Parts and joints as JSON
--------
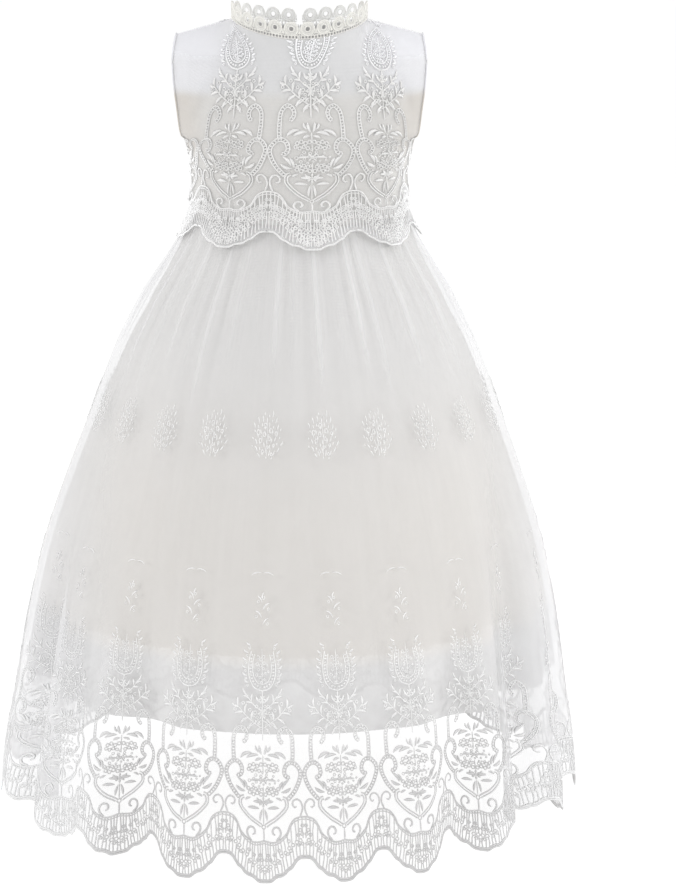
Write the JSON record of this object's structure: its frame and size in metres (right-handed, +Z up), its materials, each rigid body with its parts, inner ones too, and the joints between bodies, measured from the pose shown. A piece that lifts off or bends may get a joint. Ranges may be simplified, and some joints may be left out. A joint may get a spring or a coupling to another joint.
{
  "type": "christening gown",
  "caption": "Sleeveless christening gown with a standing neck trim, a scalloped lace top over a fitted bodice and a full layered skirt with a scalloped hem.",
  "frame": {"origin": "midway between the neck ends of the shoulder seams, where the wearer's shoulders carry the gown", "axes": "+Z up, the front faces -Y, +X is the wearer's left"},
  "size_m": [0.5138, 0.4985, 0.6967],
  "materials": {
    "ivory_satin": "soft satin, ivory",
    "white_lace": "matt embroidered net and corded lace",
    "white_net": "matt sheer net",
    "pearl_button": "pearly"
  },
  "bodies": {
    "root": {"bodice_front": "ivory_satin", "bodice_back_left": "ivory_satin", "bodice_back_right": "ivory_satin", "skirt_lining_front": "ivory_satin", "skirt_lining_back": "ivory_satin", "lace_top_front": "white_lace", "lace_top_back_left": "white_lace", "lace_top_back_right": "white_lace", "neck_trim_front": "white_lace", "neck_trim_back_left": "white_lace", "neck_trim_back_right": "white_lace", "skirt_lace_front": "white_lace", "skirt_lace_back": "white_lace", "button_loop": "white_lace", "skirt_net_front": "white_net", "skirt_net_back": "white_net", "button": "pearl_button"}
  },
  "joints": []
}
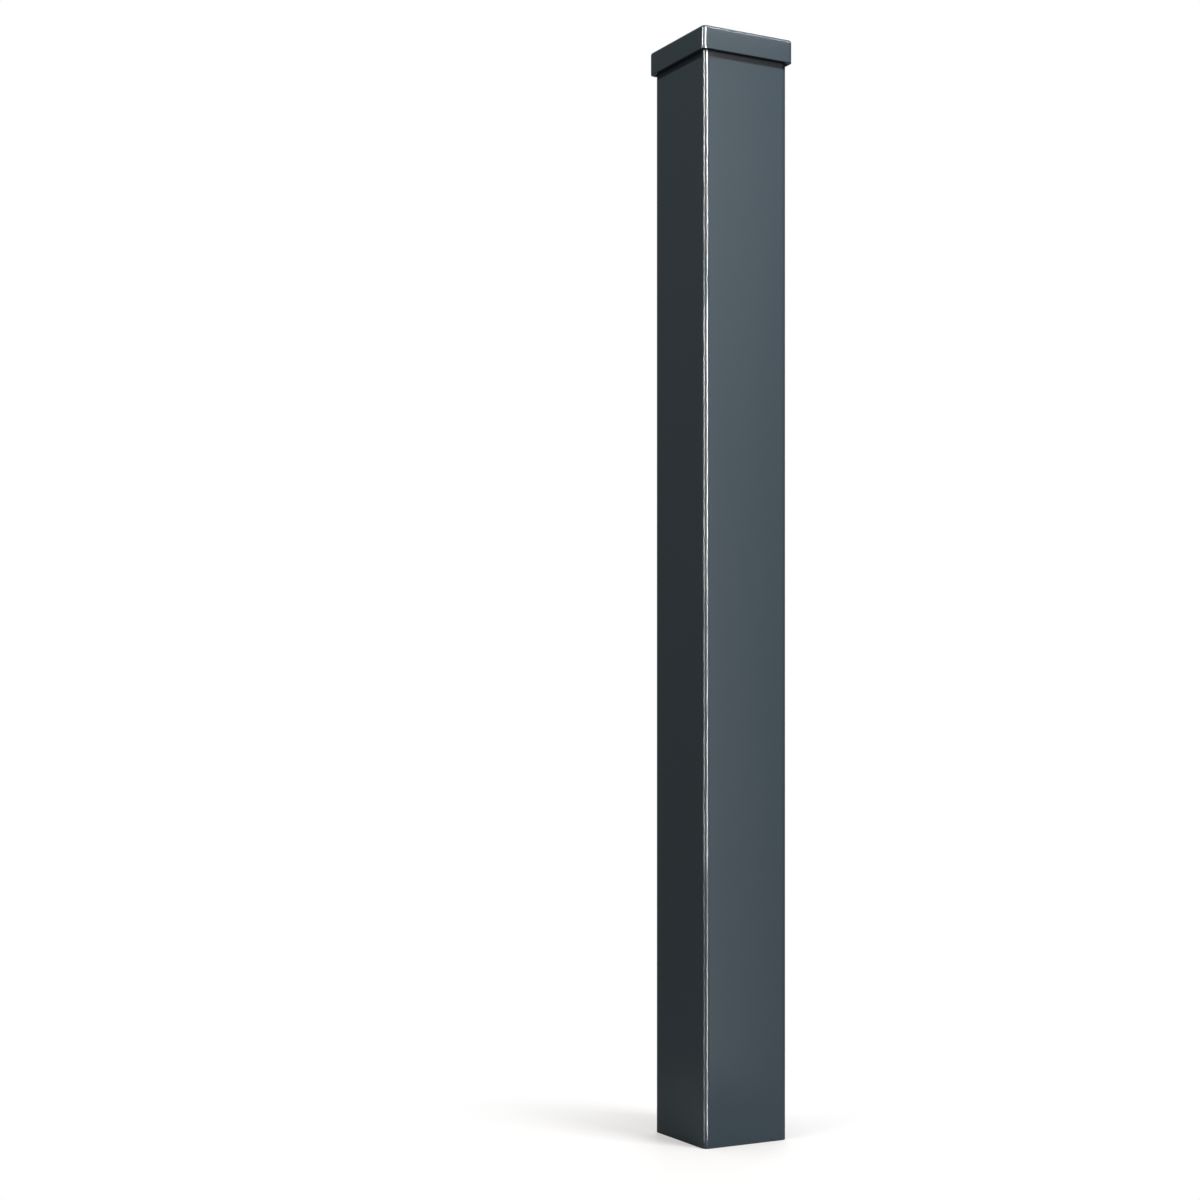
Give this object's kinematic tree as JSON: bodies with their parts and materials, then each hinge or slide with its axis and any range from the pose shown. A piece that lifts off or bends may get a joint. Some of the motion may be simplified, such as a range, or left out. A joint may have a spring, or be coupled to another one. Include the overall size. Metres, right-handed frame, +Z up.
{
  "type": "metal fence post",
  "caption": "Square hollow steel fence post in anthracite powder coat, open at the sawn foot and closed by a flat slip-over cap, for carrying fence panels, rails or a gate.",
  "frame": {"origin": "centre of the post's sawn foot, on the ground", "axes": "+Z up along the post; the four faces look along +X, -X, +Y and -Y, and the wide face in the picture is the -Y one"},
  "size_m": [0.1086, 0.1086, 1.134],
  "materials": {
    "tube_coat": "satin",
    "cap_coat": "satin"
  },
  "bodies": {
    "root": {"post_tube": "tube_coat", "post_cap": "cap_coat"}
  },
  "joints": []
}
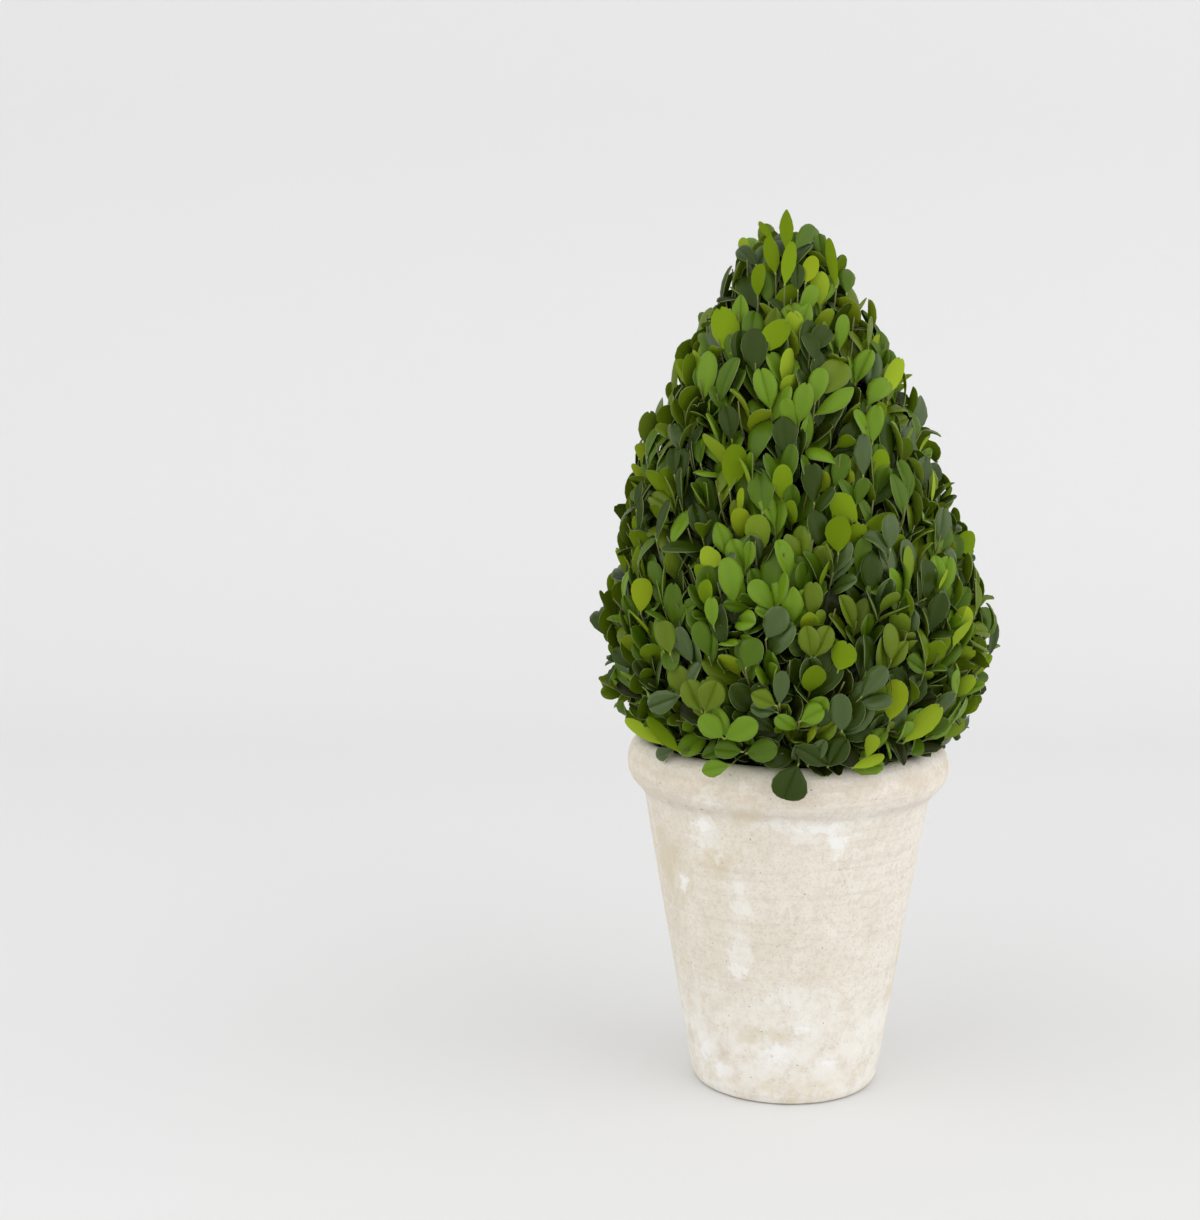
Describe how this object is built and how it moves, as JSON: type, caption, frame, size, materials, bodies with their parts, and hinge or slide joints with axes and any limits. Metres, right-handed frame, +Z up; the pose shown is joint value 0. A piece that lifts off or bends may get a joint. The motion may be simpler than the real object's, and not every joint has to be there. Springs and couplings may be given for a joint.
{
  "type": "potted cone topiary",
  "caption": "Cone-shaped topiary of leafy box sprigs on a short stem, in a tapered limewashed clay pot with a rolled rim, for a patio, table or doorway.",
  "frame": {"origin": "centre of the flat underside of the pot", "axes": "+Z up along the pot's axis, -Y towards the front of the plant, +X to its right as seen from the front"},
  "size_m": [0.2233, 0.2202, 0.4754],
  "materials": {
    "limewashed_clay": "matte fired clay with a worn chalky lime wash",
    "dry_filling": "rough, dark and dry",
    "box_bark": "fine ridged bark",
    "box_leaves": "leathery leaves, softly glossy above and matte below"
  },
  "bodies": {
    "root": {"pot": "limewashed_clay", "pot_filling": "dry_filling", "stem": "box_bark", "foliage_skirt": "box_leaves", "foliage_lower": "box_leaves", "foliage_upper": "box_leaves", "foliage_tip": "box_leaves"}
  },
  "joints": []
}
--------
PROBLEM REQUIREMENTS: Extract every line from the one with "Describe how this" down to the final line above, both included, exactly as written.

SOLUTION TO THE PROBLEM:
Describe how this object is built and how it moves, as JSON: type, caption, frame, size, materials, bodies with their parts, and hinge or slide joints with axes and any limits. Metres, right-handed frame, +Z up; the pose shown is joint value 0. A piece that lifts off or bends may get a joint. The motion may be simpler than the real object's, and not every joint has to be there. Springs and couplings may be given for a joint.
{
  "type": "potted cone topiary",
  "caption": "Cone-shaped topiary of leafy box sprigs on a short stem, in a tapered limewashed clay pot with a rolled rim, for a patio, table or doorway.",
  "frame": {"origin": "centre of the flat underside of the pot", "axes": "+Z up along the pot's axis, -Y towards the front of the plant, +X to its right as seen from the front"},
  "size_m": [0.2233, 0.2202, 0.4754],
  "materials": {
    "limewashed_clay": "matte fired clay with a worn chalky lime wash",
    "dry_filling": "rough, dark and dry",
    "box_bark": "fine ridged bark",
    "box_leaves": "leathery leaves, softly glossy above and matte below"
  },
  "bodies": {
    "root": {"pot": "limewashed_clay", "pot_filling": "dry_filling", "stem": "box_bark", "foliage_skirt": "box_leaves", "foliage_lower": "box_leaves", "foliage_upper": "box_leaves", "foliage_tip": "box_leaves"}
  },
  "joints": []
}